**Objective:** Below is a listing; reproduce each line of it exactly.

▽

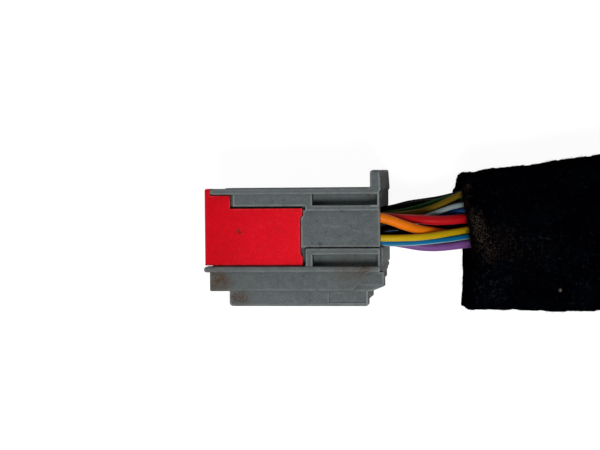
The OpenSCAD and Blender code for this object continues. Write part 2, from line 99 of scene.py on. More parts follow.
class Graph:
    """A small node material builder."""

    def __init__(self, name):
        self.material = bpy.data.materials.new(name)
        self.material.use_nodes = True
        self.tree = self.material.node_tree
        self.tree.nodes.clear()
        self.output = self.tree.nodes.new("ShaderNodeOutputMaterial")
        self.place = self.add("TexCoord").outputs["Object"]

    def add(self, kind, inputs=None, **settings):
        node = self.tree.nodes.new("ShaderNode" + kind)
        for key, value in settings.items():
            setattr(node, key, value)
        for key, value in (inputs or {}).items():
            self.set(node.inputs[key], value)
        return node

    def set(self, socket, value):
        if isinstance(value, bpy.types.NodeSocket):
            self.tree.links.new(value, socket)
        else:
            socket.default_value = value

    def math(self, operation, a, b=0.0, clamp=False):
        return self.add("Math", {0: a, 1: b}, operation=operation, use_clamp=clamp).outputs[0]

    def noise(self, scale, detail=3.0, roughness=0.5, stretch=(1, 1, 1), distortion=0.0):
        where = self.add("Mapping", {"Vector": self.place, "Scale": stretch}).outputs[0]
        return self.add("TexNoise", {"Vector": where, "Scale": scale, "Detail": detail,
                                     "Roughness": roughness, "Distortion": distortion}).outputs["Fac"]

    def ramp(self, value, low, high, to_low=0.0, to_high=1.0):
        return self.add("MapRange", {"Value": value, "From Min": low, "From Max": high,
                                     "To Min": to_low, "To Max": to_high}).outputs["Result"]

    def mix(self, amount, a, b, blend="MIX"):
        node = self.add("Mix", data_type="RGBA", blend_type=blend)
        for socket, value in ((node.inputs[0], amount), (node.inputs[6], a), (node.inputs[7], b)):
            if not isinstance(value, (bpy.types.NodeSocket, float, int)):
                value = (*value[:3], 1.0)
            self.set(socket, value)
        return node.outputs[2]

    def shade(self, colour, amount):
        """A colour times a grey amount."""
        grey = self.add("CombineColor", {0: amount, 1: amount, 2: amount}).outputs[0]
        return self.mix(1.0, colour, grey, "MULTIPLY")

    def spots(self, items, ragged):
        """A mask of soft ragged spots: each item is a centre, a radius and a strength."""
        total = 0.0
        for centre, radius, strength in items:
            away = self.add("VectorMath", {0: self.place, 1: tuple(centre)}, operation="DISTANCE")
            spot = self.ramp(away.outputs["Value"], radius, radius * 0.35, 0.0, strength)
            total = self.math("MAXIMUM", total, spot)
        return self.math("MULTIPLY", total, ragged, clamp=True)

    def corners(self, reach, open_at, closed_at, amount):
        """A mask of painted shade in each inner corner, within reach of other faces."""
        shaded = self.add("AmbientOcclusion", {"Distance": reach}, samples=6).outputs["AO"]
        return self.ramp(shaded, open_at, closed_at, 0.0, amount)

    def edges(self, reach, flat_at, sharp_at, amount, patches):
        """A mask of the outer edges, where less than reach of material lies behind a face."""
        within = self.add("AmbientOcclusion", {"Distance": reach}, samples=8, inside=True).outputs["AO"]
        return self.math("MULTIPLY", self.ramp(within, flat_at, sharp_at, 0.0, amount), patches)

    def axis(self, name):
        """The place along one axis."""
        return self.add("SeparateXYZ", {0: self.place}).outputs[name]

    def bump(self, height, strength, distance, normal=None):
        inputs = {"Height": height, "Strength": strength, "Distance": distance}
        if normal is not None:
            inputs["Normal"] = normal
        return self.add("Bump", inputs).outputs["Normal"]

    def finish(self, **inputs):
        shader = self.add("BsdfPrincipled")
        for key, value in inputs.items():
            socket = shader.inputs[key.replace("_", " ")]
            if not isinstance(value, (bpy.types.NodeSocket, float, int)):
                value = (*value[:3], 1.0)
            self.set(socket, value)
        self.tree.links.new(shader.outputs[0], self.output.inputs["Surface"])
        return self.material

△

**Full answer:**
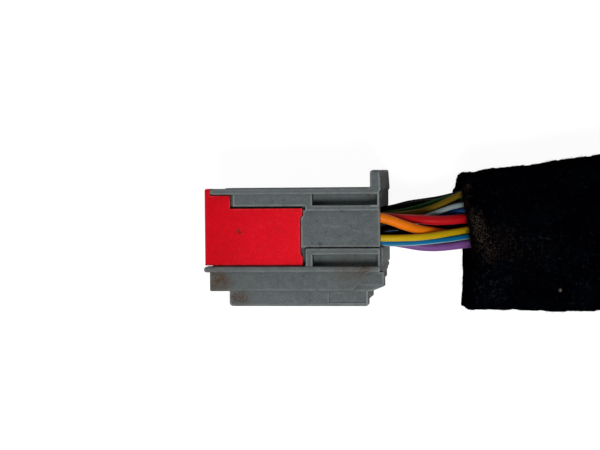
The OpenSCAD and Blender code for this object continues. Write part 2, from line 99 of scene.py on. More parts follow.
class Graph:
    """A small node material builder."""

    def __init__(self, name):
        self.material = bpy.data.materials.new(name)
        self.material.use_nodes = True
        self.tree = self.material.node_tree
        self.tree.nodes.clear()
        self.output = self.tree.nodes.new("ShaderNodeOutputMaterial")
        self.place = self.add("TexCoord").outputs["Object"]

    def add(self, kind, inputs=None, **settings):
        node = self.tree.nodes.new("ShaderNode" + kind)
        for key, value in settings.items():
            setattr(node, key, value)
        for key, value in (inputs or {}).items():
            self.set(node.inputs[key], value)
        return node

    def set(self, socket, value):
        if isinstance(value, bpy.types.NodeSocket):
            self.tree.links.new(value, socket)
        else:
            socket.default_value = value

    def math(self, operation, a, b=0.0, clamp=False):
        return self.add("Math", {0: a, 1: b}, operation=operation, use_clamp=clamp).outputs[0]

    def noise(self, scale, detail=3.0, roughness=0.5, stretch=(1, 1, 1), distortion=0.0):
        where = self.add("Mapping", {"Vector": self.place, "Scale": stretch}).outputs[0]
        return self.add("TexNoise", {"Vector": where, "Scale": scale, "Detail": detail,
                                     "Roughness": roughness, "Distortion": distortion}).outputs["Fac"]

    def ramp(self, value, low, high, to_low=0.0, to_high=1.0):
        return self.add("MapRange", {"Value": value, "From Min": low, "From Max": high,
                                     "To Min": to_low, "To Max": to_high}).outputs["Result"]

    def mix(self, amount, a, b, blend="MIX"):
        node = self.add("Mix", data_type="RGBA", blend_type=blend)
        for socket, value in ((node.inputs[0], amount), (node.inputs[6], a), (node.inputs[7], b)):
            if not isinstance(value, (bpy.types.NodeSocket, float, int)):
                value = (*value[:3], 1.0)
            self.set(socket, value)
        return node.outputs[2]

    def shade(self, colour, amount):
        """A colour times a grey amount."""
        grey = self.add("CombineColor", {0: amount, 1: amount, 2: amount}).outputs[0]
        return self.mix(1.0, colour, grey, "MULTIPLY")

    def spots(self, items, ragged):
        """A mask of soft ragged spots: each item is a centre, a radius and a strength."""
        total = 0.0
        for centre, radius, strength in items:
            away = self.add("VectorMath", {0: self.place, 1: tuple(centre)}, operation="DISTANCE")
            spot = self.ramp(away.outputs["Value"], radius, radius * 0.35, 0.0, strength)
            total = self.math("MAXIMUM", total, spot)
        return self.math("MULTIPLY", total, ragged, clamp=True)

    def corners(self, reach, open_at, closed_at, amount):
        """A mask of painted shade in each inner corner, within reach of other faces."""
        shaded = self.add("AmbientOcclusion", {"Distance": reach}, samples=6).outputs["AO"]
        return self.ramp(shaded, open_at, closed_at, 0.0, amount)

    def edges(self, reach, flat_at, sharp_at, amount, patches):
        """A mask of the outer edges, where less than reach of material lies behind a face."""
        within = self.add("AmbientOcclusion", {"Distance": reach}, samples=8, inside=True).outputs["AO"]
        return self.math("MULTIPLY", self.ramp(within, flat_at, sharp_at, 0.0, amount), patches)

    def axis(self, name):
        """The place along one axis."""
        return self.add("SeparateXYZ", {0: self.place}).outputs[name]

    def bump(self, height, strength, distance, normal=None):
        inputs = {"Height": height, "Strength": strength, "Distance": distance}
        if normal is not None:
            inputs["Normal"] = normal
        return self.add("Bump", inputs).outputs["Normal"]

    def finish(self, **inputs):
        shader = self.add("BsdfPrincipled")
        for key, value in inputs.items():
            socket = shader.inputs[key.replace("_", " ")]
            if not isinstance(value, (bpy.types.NodeSocket, float, int)):
                value = (*value[:3], 1.0)
            self.set(socket, value)
        self.tree.links.new(shader.outputs[0], self.output.inputs["Surface"])
        return self.material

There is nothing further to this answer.